I might be doing something wrong, but my PatternMatcher only emits tasks, which are pattern matches, which are rare… This means that combine_models.predict() emits only the TextClassifier outputs (most of the time)!
Is the PatternMatcher supposed to return non-matching “input sentences” as tasks with a lower score?

(🍁 Tal Weiss) #7

Assuming PatternMatcher is working correctly, I ended up changing combine_models to return this predict function:

def predict(stream):
    for batch in partition_all(batch_size, stream):
        batch = list(batch)
        stream1 = one(batch)
        stream2 = two(batch)
        yield from itertools.chain.from_iterable(zip(stream1, stream2))
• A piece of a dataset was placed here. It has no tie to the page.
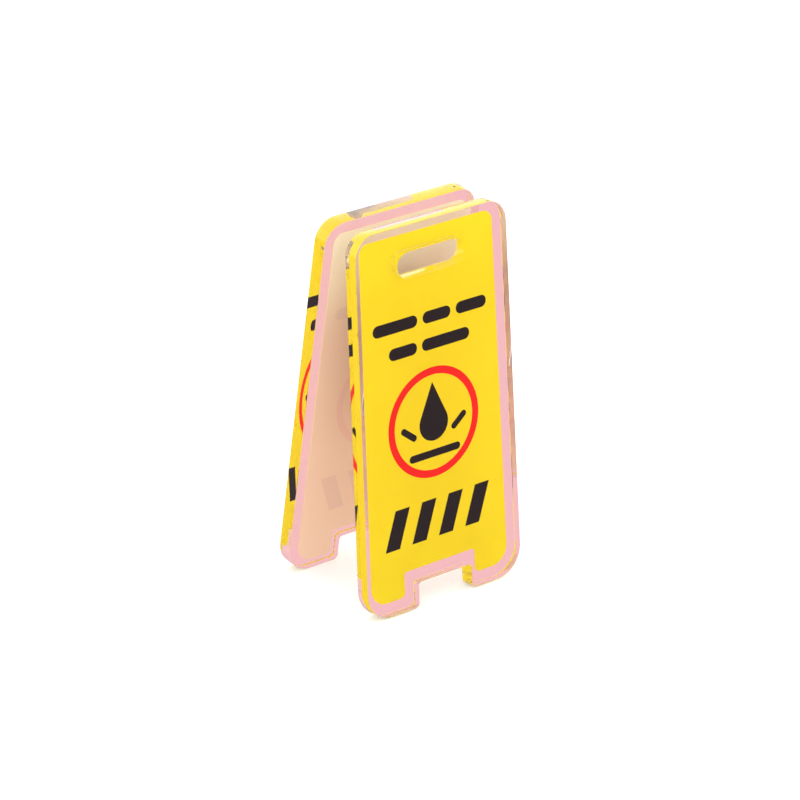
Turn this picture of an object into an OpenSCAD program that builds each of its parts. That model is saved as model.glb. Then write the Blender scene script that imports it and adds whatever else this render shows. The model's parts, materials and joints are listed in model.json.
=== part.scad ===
// Miniature A-frame wet floor sign: two clear acrylic panels, printed on
// their inner faces and stuck to the two halves of a small spring clip.
// Millimetres, +Z up, origin on the floor midway between the four feet,
// X across the sign, -Y is the front.

/* [Panels] */
// Width of a panel at its feet
panel_w = 35; // [30:0.5:42]
// Width of a panel at its top edge
panel_top_w = 33.2; // [31:0.1:34.5]
// Height of a panel along its own slope
panel_h = 70; // [66:0.5:76]
// Thickness of the acrylic sheet
panel_t = 2.8; // [2:0.1:3.4]
// Radius of the two top corners
top_r = 4; // [3:0.25:6]
// Radius of the two outer foot corners
foot_r = 5.4; // [4:0.2:6.5]
// Radius of the inner foot corners
toe_r = 1; // [0.4:0.1:1.6]
// Radius in the corners of the foot notch
notch_r = 0.6; // [0.3:0.1:1.2]
// Width of the notch between the feet
notch_w = 12; // [9:0.5:15]
// Height of the notch between the feet
notch_h = 4.6; // [4:0.1:6]
// Length of the hand slot
slot_w = 15.4; // [12:0.2:18]
// Height of the hand slot
slot_h = 4.5; // [4.2:0.1:5.4]
// Height of the hand slot's centre on the panel
slot_z = 62.8; // [61.5:0.1:63.2]

/* [Stance] */
// Lean of each panel from upright
lean = 6.5; // [5.5:0.1:7]
// Gap between the panels' inner faces at the floor
foot_gap = 20.6; // [20:0.1:22]

/* [Print] */
// Unprinted border round the print
border = 2.0; // [1.5:0.1:3]
// Gap between the print and the hand slot's edge
print_gap = 0.06; // [0.02:0.02:0.4]
// Thickness of one layer of ink
ink_t = 0.05; // [0.04:0.01:0.08]
// Height of the ring's centre on the panel
ring_z = 32.6; // [30:0.2:35]
// Outer radius of the ring
ring_r = 10.1; // [8:0.1:11]
// Width of the ring's stroke
ring_stroke = 1.4; // [1:0.1:2]

/* [Clip] */
// Width of the clip
clip_w = 12; // [11.6:0.1:12.4]
// Height of the clip's finger end on the panel
clip_low = 29; // [27:0.5:32]
// Height of the clip's jaw end on the panel
clip_high = 56; // [55:0.1:57]
// Thickness of a clip half's back plate
clip_t = 1.4; // [1.2:0.1:1.6]
// Thickness of the double-sided foam tape
tape_t = 0.8; // [0.6:0.1:1]
// Height of the pivot above the floor
pivot_z = 44; // [42:0.5:45]
// Diameter of the pivot pin
pin_d = 1.8; // [1.5:0.1:2]
// Diameter of the spring wire
wire_d = 0.5; // [0.4:0.05:0.6]

/* [Hidden] */
$fn = 64;

side_a = atan((panel_w - panel_top_w) / 2 / panel_h);

// Depths from a panel's inner face towards the middle of the sign
backing_e = ink_t;
tape_e = 2 * ink_t;
plate_e = tape_e + tape_t;
inside_e = plate_e + clip_t;

// The pivot in a panel's own frame
pivot_e = foot_gap / 2 * cos(lean) - pivot_z * sin(lean);
pivot_v = foot_gap / 2 * sin(lean) + pivot_z * cos(lean);
pin_play = 0.03;

// Ears: each half has one outer ear and one inner ear, so that two
// mouldings of the same shape interleave
ear_t = 1.2;
ear_r = 2.1;
ear_gap = 0.1;

// Coil of the torsion spring
coil_r = 1.4;
coil_turns = 5;
coil_x = -1.3;
leg_v = 36.5;

// Jaw teeth
tooth_count = 5;
tooth_deep = 0.35;
jaw_v = 50.2;
jaw_play = 0.06;

ink_yellow = "#fdd916";
ink_black = "#231f22";
ink_red = "#f01c16";
ink_white = "#f1dccb";
acrylic = [0.94, 0.74, 0.79, 0.45];
clear_abs = [0.88, 0.90, 0.92, 0.6];
foam_white = "#eef0ee";
steel = "#b9bcc0";

// Places children from the front panel's own frame: X across, Y from the
// inner face towards the middle of the sign, Z up the panel
module on_front() {
    translate([0, -foot_gap / 2, 0]) rotate([-lean, 0, 0]) children();
}

// The rear half is the front half turned half a turn about the upright
module on_rear() {
    rotate([0, 0, 180]) on_front() children();
}

// A flat shape drawn across and up the panel, between two depths
module layer(e, t) {
    translate([0, e + t, 0]) rotate([90, 0, 0]) linear_extrude(t) children();
}

// Outline of a panel, drawn in by a border all round
module panel_outline(m) {
    base_x = panel_w / 2 - m * tan(side_a) - m / cos(side_a);
    head_x = panel_w / 2 - (panel_h - m) * tan(side_a) - m / cos(side_a);
    rb = foot_r - m;
    rt = top_r - m;
    db = rb / tan((90 - side_a) / 2);
    dt = rt / tan((90 + side_a) / 2);
    high = panel_h - m;
    half = notch_w / 2 + m;
    roof = notch_h + m;
    difference() {
        union() {
            polygon([
                [base_x - db, m],
                [base_x - db * sin(side_a), m + db * cos(side_a)],
                [head_x + dt * sin(side_a), high - dt * cos(side_a)],
                [head_x - dt, high],
                [dt - head_x, high],
                [-head_x - dt * sin(side_a), high - dt * cos(side_a)],
                [db * sin(side_a) - base_x, m + db * cos(side_a)],
                [db - base_x, m]
            ]);
            for (s = [-1, 1]) {
                translate([s * (base_x - db), m + rb]) circle(r = rb);
                translate([s * (head_x - dt), high - rt]) circle(r = rt);
            }
        }
        translate([-half, m - 1]) square([2 * half, roof - notch_r - m + 1]);
        translate([notch_r - half, roof - notch_r - 1]) square([2 * (half - notch_r), notch_r + 1]);
        for (s = [-1, 1]) {
            translate([s * (half - notch_r), roof - notch_r]) circle(r = notch_r);
            mirror([s < 0 ? 1 : 0, 0]) difference() {
                translate([half - 1, m - 1]) square([toe_r + 1, toe_r + 1]);
                translate([half + toe_r, m + toe_r]) circle(r = toe_r);
            }
        }
    }
}

// A bar with round ends, about its own centre
module round_bar(w, h) {
    square([w - h, h], center = true);
    for (s = [-1, 1]) translate([s * (w - h) / 2, 0]) circle(d = h);
}

module slot_outline(grow) {
    translate([0, slot_z]) round_bar(slot_w + 2 * grow, slot_h + 2 * grow);
}

// Plain bars where a sign has its two lines of words
module word_bars() {
    bar_h = 2.2;
    for (b = [[-7.6, 51.9, 9.8], [1.6, 51.9, 6.2], [9.3, 51.9, 6.8],
              [-6.1, 47, 6.2], [3.4, 47, 10.6]])
        translate([b[0], b[1]]) round_bar(b[2], bar_h);
}

// A water drop above a puddle, with a splash on each side
module drop_mark() {
    drop_r = 3.2;
    drop_z = ring_z - 0.2;
    tip = 7.6;
    a = acos(drop_r / tip);
    steps = 48;
    around = [for (i = [0:steps]) a + i * (360 - 2 * a) / steps];
    translate([0, drop_z])
        polygon(concat([[0, tip]], [for (t = around) [drop_r * sin(t), drop_r * cos(t)]]));
    translate([0, ring_z - 5.7]) round_bar(11.4, 1.4);
    for (s = [-1, 1]) translate([s * 5.6, ring_z - 1]) rotate(s * 38) round_bar(4, 1.2);
}

// Four slanted hazard bars across the foot of the print
module hazard_bars() {
    for (i = [0:3]) {
        x = -9 + 6 * i;
        translate([x, 14.9]) polygon([[-2.9, -3.6], [0.3, -3.6], [2.9, 3.6], [-0.3, 3.6]]);
    }
}

module black_shapes() {
    word_bars();
    drop_mark();
    hazard_bars();
}

module ring_shape() {
    translate([0, ring_z]) difference() {
        circle(r = ring_r);
        circle(r = ring_r - ring_stroke);
    }
}

module panel() {
    color(acrylic) layer(-panel_t, panel_t) difference() {
        panel_outline(0);
        slot_outline(0);
    }
}

module yellow_print() {
    color(ink_yellow) layer(0, ink_t) difference() {
        panel_outline(border);
        slot_outline(print_gap);
        black_shapes();
        ring_shape();
    }
}

module black_marks() {
    color(ink_black) layer(0, ink_t) black_shapes();
}

module red_ring() {
    color(ink_red) layer(0, ink_t) ring_shape();
}

module white_backing() {
    color(ink_white) layer(backing_e, ink_t) difference() {
        panel_outline(border);
        slot_outline(print_gap);
    }
}

module tape_pad() {
    color(foam_white) translate([0.5 - clip_w / 2, tape_e, clip_low + 1.5])
        cube([clip_w - 1, tape_t, clip_high - clip_low - 3]);
}

// Flat back plate with a rounded finger end
module clip_plate() {
    finger_r = 3;
    layer(plate_e, clip_t) {
        translate([-clip_w / 2, clip_low + finger_r]) square([clip_w, clip_high - clip_low - finger_r]);
        translate([finger_r - clip_w / 2, clip_low]) square([clip_w - 2 * finger_r, finger_r + 1]);
        for (s = [-1, 1]) translate([s * (clip_w / 2 - finger_r), clip_low + finger_r]) circle(r = finger_r);
    }
}

// Depth of the sign's middle plane, seen from the panel at height v
function middle_e(v) = (foot_gap / 2 - v * sin(lean)) / cos(lean);

// Jaw with a row of teeth that meet at the middle plane
module jaw() {
    pitch = (clip_high - jaw_v) / tooth_count;
    teeth = [for (i = [0:tooth_count * 2])
        let (v = jaw_v + i * pitch / 2)
        [middle_e(v) - jaw_play - (i % 2 == 0 ? tooth_deep : 0), v]];
    outline = concat([[inside_e - 0.5, jaw_v - 1.6]], teeth, [[inside_e - 0.5, clip_high]]);
    translate([-clip_w / 2, 0, 0]) rotate([90, 0, 90]) linear_extrude(clip_w) polygon(outline);
}

// Ear that carries the pivot pin, from x to x + ear_t
module ear(x) {
    translate([x, 0, 0]) rotate([90, 0, 90]) linear_extrude(ear_t) {
        translate([pivot_e, pivot_v]) circle(r = ear_r);
        polygon([
            [inside_e - 0.5, pivot_v - 5.6], [pivot_e, pivot_v - ear_r],
            [pivot_e, pivot_v + ear_r], [inside_e - 0.5, pivot_v + 4.6]
        ]);
    }
}

module clip_half() {
    color(clear_abs) difference() {
        union() {
            clip_plate();
            jaw();
            ear(-clip_w / 2);
            ear(clip_w / 2 - 2 * ear_t - ear_gap);
        }
        translate([-clip_w, pivot_e, pivot_v]) rotate([0, 90, 0])
            cylinder(d = pin_d + 2 * pin_play, h = 2 * clip_w);
    }
}

module spring_leg(x) {
    run_e = inside_e + wire_d / 2 + 0.05 - (pivot_e - coil_r);
    run_v = leg_v - pivot_v;
    translate([x, pivot_e - coil_r, pivot_v]) rotate([atan2(-run_e, run_v), 0, 0])
        cylinder(d = wire_d, h = norm([run_e, run_v]));
}

// Close-wound turns about the pivot, from x towards +X
module spring_turns(x, turns) {
    translate([x, pivot_e, pivot_v]) rotate([0, 90, 0]) rotate_extrude() {
        for (i = [0:turns - 1]) translate([coil_r, i * wire_d]) circle(d = wire_d, $fn = 32);
        if (turns > 1) translate([coil_r - wire_d / 4, 0]) square([wire_d / 2, (turns - 1) * wire_d]);
    }
}

module front_panel() { on_front() panel(); }
module front_yellow_print() { on_front() yellow_print(); }
module front_black_marks() { on_front() black_marks(); }
module front_red_ring() { on_front() red_ring(); }
module front_white_backing() { on_front() white_backing(); }
module front_tape_pad() { on_front() tape_pad(); }
module front_clip_half() { on_front() clip_half(); }

// Steel pin with a riveted head at each end
module pivot_pin() {
    head_t = 0.5;
    reach = clip_w / 2 + 0.05;
    color(steel) translate([0, 0, pivot_z]) rotate([0, 90, 0]) {
        translate([0, 0, -reach - head_t / 2]) cylinder(d = pin_d, h = 2 * reach + head_t);
        for (s = [-1, 1]) translate([0, 0, s * (reach + head_t / 2) - head_t / 2])
            cylinder(d = pin_d + 1.2, h = head_t);
    }
}

// Coil and front leg; the last turn and the rear leg move with the rear half
module torsion_spring() {
    color(steel) on_front() {
        spring_turns(coil_x, coil_turns);
        spring_leg(coil_x);
    }
}

module torsion_spring_rear_leg() {
    rear_x = coil_x + 0.05;
    color(steel) on_rear() {
        spring_turns(rear_x, 1);
        spring_leg(rear_x);
    }
}

module rear_clip_half() { on_rear() clip_half(); }
module rear_tape_pad() { on_rear() tape_pad(); }
module rear_white_backing() { on_rear() white_backing(); }
module rear_red_ring() { on_rear() red_ring(); }
module rear_black_marks() { on_rear() black_marks(); }
module rear_yellow_print() { on_rear() yellow_print(); }
module rear_panel() { on_rear() panel(); }

front_panel();
front_yellow_print();
front_black_marks();
front_red_ring();
front_white_backing();
front_tape_pad();
front_clip_half();
pivot_pin();
torsion_spring();
torsion_spring_rear_leg();
rear_clip_half();
rear_tape_pad();
rear_white_backing();
rear_red_ring();
rear_black_marks();
rear_yellow_print();
rear_panel();
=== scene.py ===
import json
import math

import bmesh
import bpy
from mathutils import Matrix, Vector


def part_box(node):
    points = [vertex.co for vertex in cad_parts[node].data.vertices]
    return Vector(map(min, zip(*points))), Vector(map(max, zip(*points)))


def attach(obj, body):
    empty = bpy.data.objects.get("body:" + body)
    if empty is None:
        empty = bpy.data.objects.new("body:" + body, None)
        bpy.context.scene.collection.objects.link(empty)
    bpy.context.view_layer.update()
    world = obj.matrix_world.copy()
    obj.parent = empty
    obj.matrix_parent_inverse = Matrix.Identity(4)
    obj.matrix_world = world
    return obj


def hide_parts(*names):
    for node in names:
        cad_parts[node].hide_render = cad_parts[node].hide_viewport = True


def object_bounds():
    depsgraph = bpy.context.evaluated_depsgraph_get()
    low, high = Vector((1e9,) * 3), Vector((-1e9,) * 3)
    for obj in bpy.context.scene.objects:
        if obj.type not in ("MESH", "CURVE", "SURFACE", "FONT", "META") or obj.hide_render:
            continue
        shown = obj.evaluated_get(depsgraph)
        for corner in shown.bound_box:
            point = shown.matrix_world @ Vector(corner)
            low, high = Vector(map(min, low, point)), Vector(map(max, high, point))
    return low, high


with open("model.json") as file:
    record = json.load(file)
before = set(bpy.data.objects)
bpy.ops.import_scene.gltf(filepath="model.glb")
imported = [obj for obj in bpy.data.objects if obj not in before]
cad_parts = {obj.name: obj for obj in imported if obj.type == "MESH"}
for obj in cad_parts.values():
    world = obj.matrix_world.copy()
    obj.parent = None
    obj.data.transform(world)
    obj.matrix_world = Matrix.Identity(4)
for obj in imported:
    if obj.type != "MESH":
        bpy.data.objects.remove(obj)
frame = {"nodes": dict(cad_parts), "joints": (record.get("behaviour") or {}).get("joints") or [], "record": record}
cad_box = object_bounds()


# ---------------------------------------------------------------- panels
# Each panel is 2.8 mm cast acrylic sheet, laser cut to shape, so its faces
# are mirror smooth and its cut edges are clear with fine ripples. The print
# is on the inner face and wets it, with no air between.
MM = 0.001
SHEET_THICK = 2.8 * MM
CORNER_EASE = 0.11 * MM
WETTING = 0.02 * MM
SAME_POINT = 0.001 * MM
SAME_PLANE = math.radians(0.5)
SHADES_SMOOTH = math.radians(40)
ACRYLIC_IOR = 1.49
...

It still interleaves the streams, but stops according to the shortest, which yields same length outputs (balanced data).

(🍁 Tal Weiss) #8

One more sub-question: if PatternMatcher matches more than 1 pattern in an input, it emits more than 1 task. But that might contaminate the annotations for a text classifier, over-fitting the input with itself.
Is there a way to limit the PatternMatcher output to only 1 task per input?

(Ines Montani) #9

The pattern matcher will only yield out matches – all of them. It also attaches a score to the tasks, so if you’re using a sorter, that score will also be used to determine whether to send it out or not. So if you’re not seeing a match, that’s usually why.

Btw, the PatternMatcher is really mostly a wrapper around spaCy’s Matcher and PhraseMatcher (see here). So you can always build your own if you want more control over the matches.

Each task has an _input_hash (describing the original input, e.g. the text) and a _task_hash, describing the specific task. So you can use those to ensure that the same input is only presented to the annotator once. (Or maybe you do want to see it twice if it’s produced by both the model and the matcher, and then filter it out later. That really depends on your workflow.)